Any investment credit claimed remains exposed to potential recapture for five years. Recapture means that part of the credit would have to be repaid to the Treasury. In contrast, section 45V credits are not subject to recapture. Since they are claimed over time, any event that would have triggered ITC recapture leads to a reduced or no section 45V credit in one or more future years.
Three types of events trigger recapture.
Recapture can be triggered by a sale or other disposition of the hydrogen plant or of the taxpayer's interest it (or by a more than one-third reduction in a partner's profits share in cases where a partnership owns the hydrogen plant) during the first five consecutive 12-month periods after the plant is put in service.
It is triggered by failure to comply with the wage and apprentice requirements in any year during the same period.
It is also triggered by an "emissions tier recapture event" where the lifecycle emissions rate increases above the rate for the year the hydrogen plant went into service during any of the first five tax years after the tax year the hydrogen plant went into service. The rate in the original verification report serves as the baseline. It is also an emissions tier recapture event if the hydrogen producer fails to submit a verification report by the deadline (including extensions) for filing its tax return for any tax year during the recapture period.
The recapture amount varies by recapture event.
After a sale or other disposition, the unvested ITC must be repaid to the Treasury. The ITC vests ratably over five years.
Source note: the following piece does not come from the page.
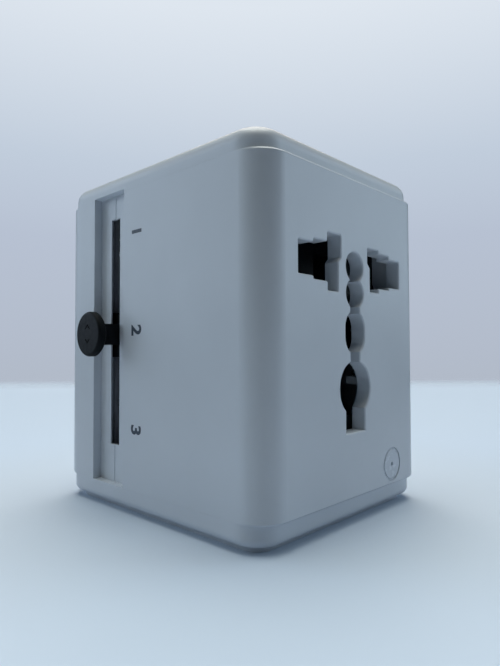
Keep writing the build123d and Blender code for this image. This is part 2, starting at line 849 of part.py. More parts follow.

A failure to comply with the wage and apprentice requirements in any year during the five-year recapture periods triggers a repayment obligation to the Treasury for 80% times 20% of the ITC claimed.
After an "emissions tier recapture event" in a year, 20% of the ITC claimed must be recalculated for that year and the difference is repaid to the Treasury. For example, if the hydrogen producer claimed an ITC of $100X and misses the deadline to file the verification report for the first tax year after the hydrogen plant went into service, then $20X must be repaid to the Treasury.